Software development and security has been an integral part of business for 30 years, yet many parts of organizations, including management, treat the computational infrastructure with mysticism and a cognitive exemption. For many executives, it is a point of pride that they do not need to understand information technology that is assuming all roles around them. For many, the same excuses for their ignorance that they got use to making 3 decades ago are part of a comfortable comic relief for people like them, despite having literally their whole career to get up to speed. Understanding electronic things is not inherently easier for younger generations, there is no measurable brain plasticity to support ignorance, there is simply social pressure to understand some things for some demographics, where this pressure is notably absent in others.

There is a growing knowledge and skills gap, which software engineers are on the useful side of. The current reality is that there is thin balance and tolerance amongst software engineers and the industries they navigate in. The upwards compensation pressure for software engineers is more than just a factor of supply and demand, it is enough to placate engineers from turning on the entire infrastructure for their own ends.

The process of collecting a bug bounty is where this balance currently falls apart.

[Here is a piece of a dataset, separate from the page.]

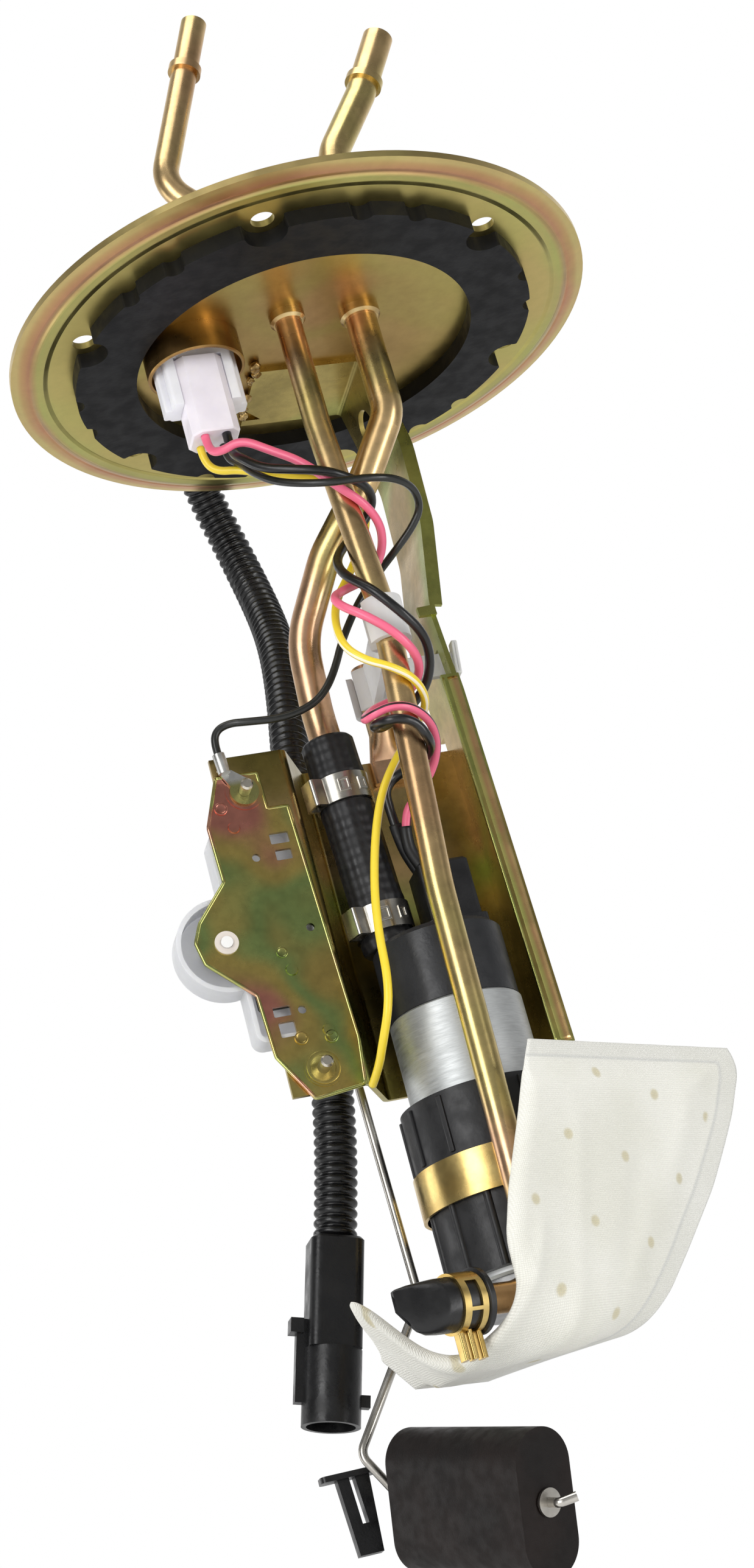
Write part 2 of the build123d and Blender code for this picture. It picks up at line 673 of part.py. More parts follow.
with BuildPart() as sender_bush:
    with BuildSketch(front_plane(ear_y)):
        with Locations((pivot_x, pivot_z)):
            Circle(bush_radius - 0.02)
            Circle(bush_bore, mode=Mode.SUBTRACT)
    extrude(amount=plate_thickness)
    with BuildSketch(front_plane(plate_front_y)):
        with Locations((pivot_x, pivot_z)):
            Circle(bush_radius + 0.5)
            Circle(bush_bore, mode=Mode.SUBTRACT)
    extrude(amount=0.6)
finish(sender_bush, "sender_bush")

for name, spot in (("ground_stud", ground_stud), ("lower_stud", lower_stud)):
    with BuildPart() as stud:
        with BuildSketch(front_plane(ear_y + sheet)):
            with Locations(spot):
                Circle(stud_radius)
        extrude(amount=sheet + plate_thickness + stud_reach)
        chamfer(stud.faces().sort_by(Axis.Y)[0].edges(), 0.5)
        with BuildSketch(front_plane(ear_y + 2 * sheet)):
            with Locations(spot):
                Circle(stud_radius + 1.6)
        extrude(amount=sheet)
    finish(stud, name)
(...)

The value of a bug bounty is typically determined unilaterally by the company that posted the bounty. As the company is not aware of the actual vulnerability, it has to loosely categorize types vulnerabilities and put price tags on those. When someone discovers and reports the issue, the company has to decide which category it falls under, if any, and then decide if it actually qualifies as a bug. The bounty hunter can often be disappointed to find out that they will not be getting paid at all due to reasons such as the company unilaterally deciding the reported issue was a feature instead of a bug. Perhaps the company unilaterally decides to pay a lower amount than expected. Some companies still do not understand their own bug bounty programs, and the code that hackers operate under, and may pursue legal action. The bounty hunter may have put in any number of hours into finding and documenting the bug, only to be paid nothing, or perhaps $100, or perhaps $10,000. Even the current upper bound of payouts are lower than they are worth.

Actual bug bounty board on www.hackerone.com

Bounty hunters pursue this role for a variety of reasons such as the recognition, compensation, the mere challenge and most importantly: lack of liability.

Weaponizing an exploit is more involved than actually finding the exploit. Hacking outside the parameters of the bug bounty program creates criminal liability, and the hacker still has not been paid yet.

The highest paying bug bounties are reserved for the hardest to find exploits which the company also finds most debilitating, they are reserved for the most perceptive and highest skilled software engineers. They will have the strictest review process, all for perhaps $10,000. The same Silicon Valley companies pay this kind of software engineer at least $10,000 every week from salary alone, double that when factoring in total compensation.

Indeed, even Binance, which is one of the fastest growing companies on the planet, well positioned within one of the fastest growing sectors on the planet, has the highest tier of bug bounty rewards set at $5000-$10000. Noteworthily they have an unlisted reward range that can reach $100,000.

Binance bounty ranges https://bugcrowd.com/binance

Weaponizing an exploit can pay a lot more. Merely disclosing that a hack occurred can wipe out untold amounts of value from a publicly traded company’s share price, taking a bet that the company share price will decrease can earn the hacker millions. Liability further nullified by trading a merely correlated asset instead of that company’s stock. If the hack actually resulted in a data breach that the hacker copied, then the hacker can now attempt to sell a lot of the data.

This leaves an open question for companies and organizations: What is the adequate price for a bug bounty? Aside from simply increasing the price for bounties — which I argue is very important — perhaps there is a better way to adequately compensate security researchers and bounty hunters.

A tool which can solve bug bounty pricing

I am particular sensitives to asymmetries. When there is an information asymmetry along with a pricing asymmetry a different approach to resolution must be considered, and that is why I built the Pareto Network.

The Pareto Network is a peer to peer intel market, where the incentive models allow for the market to decide the value of information. Initially it was to incentivize information sharing in only in the capital markets, but members use it for 0-days and software vulnerability disclosures as well.

Member dashboard in the Pareto Network www.pareto.network

There is no upper bound on what can be earned in the Pareto Network which allows for more practical monetization of vulnerability disclosure. Several aspects of the system are further aligned for the needs and goals of security researchers, notably how no liability is introduced from this system.

Using the best practices, security researchers can disclose anonymously and be paid anonymously, as the Pareto Network inherits payout fulfillment alongside user identity from the Ethereum blockchain and Ethereum addressing namespace respectively. All the Pareto Network knows about each member is their Ethereum address. Note that haphazard use of the Ethereum blockchain is not anonymous.

While the Pareto Network’s use in the capital markets has burgeoning utility, its use in software vulnerability disclosure has shown how it addresses information asymmetries in a variety of fields.

Now, bug bounty hunters, hackers, security researchers and more can get paid the amount their disclosure is actually worth.